The warehouse wine retailer first issued a profit warning in September after taking a hit from a costly marketing campaign for its Naked Wines business in America and weak sales to business customers.
The £4.4m loss for the six months to 26 September compares with a bottom-line pre-tax profit of £4.3m a year earlier, but Majestic Wine cheered a 10.6 per cent rise in underlying sales growth to £205.6m.
Chief executive Rowan Gormley sought to reassure investors that the company was heading for growth, adding: “We are at the tipping point.
“From now on we are confident that future sales growth will translate to profit growth, because the step-change in fixed-cost growth is complete (and) we are aiming for, and look like we are achieving, sustainable sales growth.”

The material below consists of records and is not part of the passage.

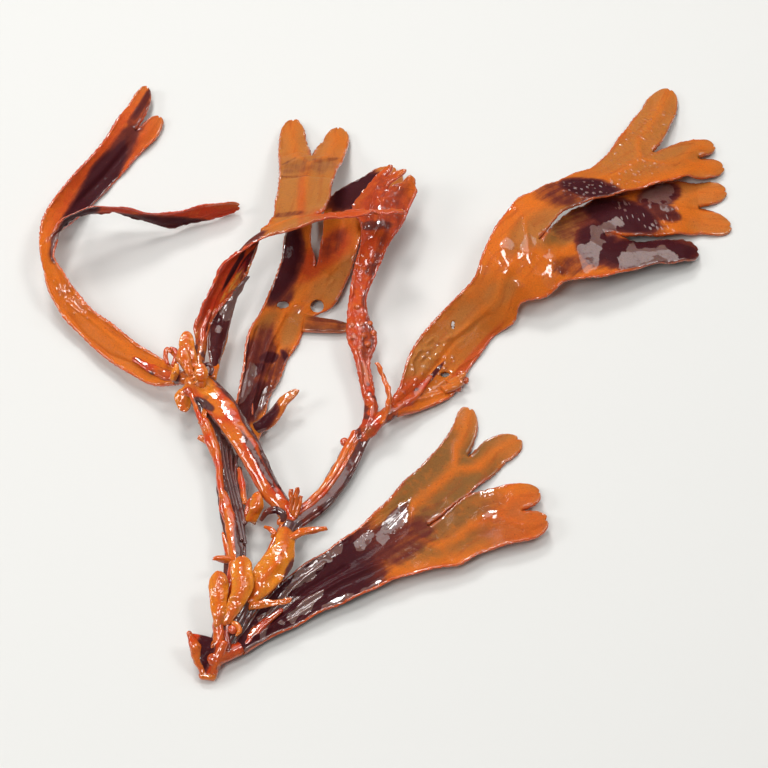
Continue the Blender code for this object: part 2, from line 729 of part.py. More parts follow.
def stem(name, stations, collection, last=()):
    """A ridged stem: a flattened ring carried along a smooth line, with flat ends."""
    known = np.array([[*laid(*s[0:3]), *s[3:5]] for s in stations])
    if len(last):
        known = np.vstack([known, last])
    steps = np.linalg.norm(np.diff(known[:, :3], axis=0), axis=1)
    knots = np.concatenate([[0.0], np.cumsum(steps)])
    at = np.linspace(0.0, knots[-1], max(2, round(knots[-1] / STEM_PITCH)) + 1)
    line = smooth(knots, known, at)
    ahead = smooth(knots, known, np.minimum(at + SHORT_STEP, knots[-1]))
    behind = smooth(knots, known, np.maximum(at - SHORT_STEP, 0.0))
    heading = unit(ahead[:, :3] - behind[:, :3])
    side = unit(np.cross(heading, [0.0, 0.0, 1.0]))
    over = np.cross(side, heading)
    turn = np.linspace(0.0, 2 * math.pi, STEM_SIDES, endpoint=False)
    ridge = 1 + RIDGE_DEPTH * np.cos(STEM_RIDGES * turn)
    across = np.cos(turn) * ridge
    rise = np.sin(turn) * ridge
    rings = (
        line[:, None, :3]
        + side[:, None] * (line[:, 3, None] * across)[:, :, None]
        + over[:, None] * (line[:, 4, None] * rise)[:, :, None]
    )
    points = rings.reshape(-1, 3)
    points[:, 2] = np.maximum(points[:, 2], 0.0)
    faces = []
    for i in range(len(at) - 1):
        for j in range(STEM_SIDES):
            k = (j + 1) % STEM_SIDES
            low = i * STEM_SIDES
            faces.append((low + j, low + STEM_SIDES + j, low + STEM_SIDES + k, low + k))
    faces.append(tuple(range(STEM_SIDES)))
    faces.append(tuple(range(len(points) - 1, len(points) - 1 - STEM_SIDES, -1)))
    obj = object_from(name, points, faces, collection)
    bm = bmesh.new()
    bm.from_mesh(obj.data)
    bmesh.ops.recalc_face_normals(bm, faces=bm.faces)
    bm.to_mesh(obj.data)
    bm.free()
    return obj


def branch_end(frond, half_width, half_depth):
    """The last two stations of a branch: in line with the frond's root, and just short of it."""
    first, second = frond[0][0], frond[0][1]
    root = (laid(*first[0:3]) + laid(*first[3:6])) / 2
    onward = (laid(*second[0:3]) + laid(*second[3:6])) / 2
    heading = unit(onward - root)
    end = root - heading * JOINT_GAP
    return [
        [*(end - heading * BRANCH_RUN), half_width, half_depth],
        [*end, half_width, half_depth],
    ]


def fused(first, others):
    """Joins the other objects to the first with one Boolean union."""
    tools = bpy.data.collections.new(first.name + " to join")
    bpy.context.scene.collection.children.link(tools)
    for other in others:
        for holder in list(other.users_collection):
            holder.objects.unlink(other)
        tools.objects.link(other)
    union = first.modifiers.new("Union", "BOOLEAN")
    union.operation = "UNION"
    union.operand_type = "COLLECTION"
    union.collection = tools
    union.solver = "MANIFOLD"
    pressed_flat(first)
    for other in list(tools.objects):
        mesh = other.data
        bpy.data.objects.remove(other)
        bpy.data.meshes.remove(mesh)
    bpy.data.collections.remove(tools)


def material(name, colour, roughness):
    made = bpy.data.materials.new(name)
    made.use_nodes = True
    shader = made.node_tree.nodes["Principled BSDF"]
    shader.inputs["Base Color"].default_value = (*colour, 1.0)
    shader.inputs["Roughness"].default_value = roughness
    shader.inputs["Metallic"].default_value = 0.0
    return made


def clear_scene():
    for obj in list(bpy.data.objects):
        bpy.data.objects.remove(obj)


def make_fronds(collection):
    blade_skin = material("wet blade", (0.55, 0.20, 0.05), 0.25)
    for name, frond in FRONDS.items():
        obj = blade(name, frond, COLUMNS, collection, {"holes": HOLES.get(name, {})})
        sprouts = [bladelet(arm, collection) for arm in SPROUTS.get(name, [])]
        sprouts += [knob(*place, collection) for place in KNOBS.get(name, [])]
        if sprouts:
            fused(obj, sprouts)
        obj.data.materials.append(blade_skin)


def make_stipe(collection):
    trunk = stem("stipe", STEM_LEFT, collection)
    others = [
        stem("stem_middle", STEM_MIDDLE, collection),
        stem("stem_right", STEM_RIGHT, collection),
        stem("stem_base", STEM_BASE, collection),
        blade("stub", STUB, BLADELET_COLUMNS, collection, {"thick": STUB_THICK}),
    ]
    for name, stations in BRANCHES.items():
        ends = branch_end(FRONDS[name], stations[-1][3], stations[-1][4])
        others.append(stem("branch to " + name, stations, collection, ends))
    others += [bladelet(arm, collection) for arm in BLADELETS]
    others += [knob(*place, collection) for place in KNOBS["stipe"]]
    fused(trunk, others)
    trunk.data.materials.append(material("wet stem", (0.42, 0.10, 0.03), 0.25))


def main():
    clear_scene()
    collection = bpy.data.collections.new("fucus_seaweed")
    bpy.context.scene.collection.children.link(collection)
    make_fronds(collection)
    make_stipe(collection)


main()
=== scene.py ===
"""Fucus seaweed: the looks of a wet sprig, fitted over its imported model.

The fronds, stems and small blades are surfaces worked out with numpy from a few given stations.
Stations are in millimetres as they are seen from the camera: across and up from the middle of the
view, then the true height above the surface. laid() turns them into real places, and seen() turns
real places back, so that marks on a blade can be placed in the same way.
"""

import math

import bpy
import mathutils
import numpy as np
from bpy.props import FloatProperty, FloatVectorProperty, PointerProperty
from bpy.types import Operator, Panel, PropertyGroup
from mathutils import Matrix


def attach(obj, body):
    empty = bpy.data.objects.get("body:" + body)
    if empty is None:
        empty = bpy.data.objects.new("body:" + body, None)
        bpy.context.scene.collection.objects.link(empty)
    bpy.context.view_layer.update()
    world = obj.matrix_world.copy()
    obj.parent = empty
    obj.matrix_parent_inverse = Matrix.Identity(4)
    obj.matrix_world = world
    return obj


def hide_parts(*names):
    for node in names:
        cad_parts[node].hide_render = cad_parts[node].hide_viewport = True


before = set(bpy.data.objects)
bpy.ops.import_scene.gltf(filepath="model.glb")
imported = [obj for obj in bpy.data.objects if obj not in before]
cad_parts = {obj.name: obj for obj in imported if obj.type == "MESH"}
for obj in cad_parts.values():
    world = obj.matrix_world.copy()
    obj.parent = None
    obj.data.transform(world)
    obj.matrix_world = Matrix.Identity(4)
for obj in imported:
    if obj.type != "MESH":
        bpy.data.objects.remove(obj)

bl_info = {
    "name": "Fucus seaweed",
    "version": (1, 0, 0),
    "blender": (4, 5, 0),
    "location": "3D View > Sidebar > Seaweed",
    "description": "Builds a wet sprig of fucus seaweed and its studio",
    "category": "Add Mesh",
}

MM = 0.001
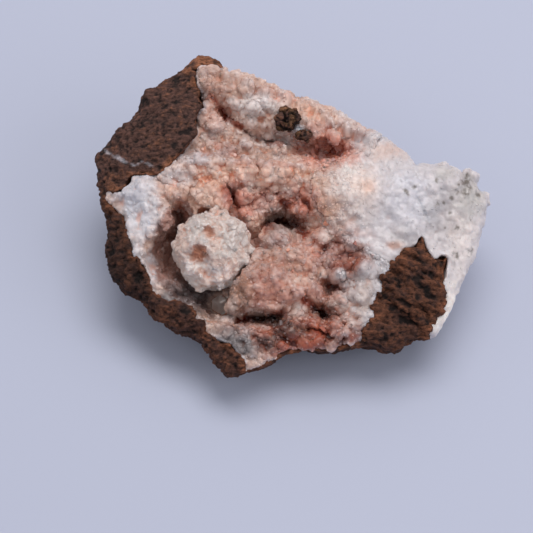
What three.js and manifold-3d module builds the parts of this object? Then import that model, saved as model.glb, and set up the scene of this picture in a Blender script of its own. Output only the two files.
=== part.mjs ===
// A hand specimen of aragonite: a broken piece of brown limonite whose open hollow is lined with
// pink crystals, with a vein of massive white aragonite across its right end. A cauliflower ball of
// crystals stands in the hollow, a few clear crystals grow beside it, and two crumbs of limonite
// sit on the upper slope.
//
// Units are millimetres. +X runs along the specimen, +Y to its back and +Z up; it stands on z = 0.
// Its open face leans back, so features on it are placed in the face's own frame: `across` runs
// along +X, `up` runs up the leaning face, and `out` is square to the face, away from the rock.
import * as THREE from "three";
import { mergeVertices } from "three/addons/utils/BufferGeometryUtils.js";
import { ImprovedNoise } from "three/addons/math/ImprovedNoise.js";
import Module from "manifold-3d";

const wasm = await Module();
wasm.setup();

// ---------------------------------------------------------------- driving dimensions

const FACE_LEAN = THREE.MathUtils.degToRad(30); // the face frame's tilt back from level
const FACE_ORIGIN = new THREE.Vector3(0.2, -1.7, 22); // where its zero point lies in the part's frame
const RIM_OUT = 2.3; // the rim's height out of the face frame, at up = 0
const RIM_SLOPE = 0.265; // how much lower that is for each millimetre up the face
const EDGE_DROP = 4; // how far the broken edge falls below the rim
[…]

He added that the company has reinstated its dividend at 1.5p a share, to be paid on 23 December, and is on track to notch up £500m sales by 2019.
The company has embarked on a three-year turnaround plan aimed at expanding and retaining its customer base, slowing down branch network expansion and acquiring new customers for Naked Wines. This has seen Majestic spend more money on media, staff training, and its IT and digital marketing teams.
Despite setbacks, the retailer said it intends to stick to plans to invest in growing Naked Wines and transforming its retail business.
Gormley said: “Our plan is working. We said that we would deliver sustainable growth, not by opening more stores, but by investing in better customer service and better customer retention.”
Neil Wilson, a markets analyst at ETX Capital, warned that Majestic needs to get profits on track quickly.
He said: “Chief executive Rowan Gormley may insist that the plan is working… but this massive growth splurge has to turn into sustainable profits soon.”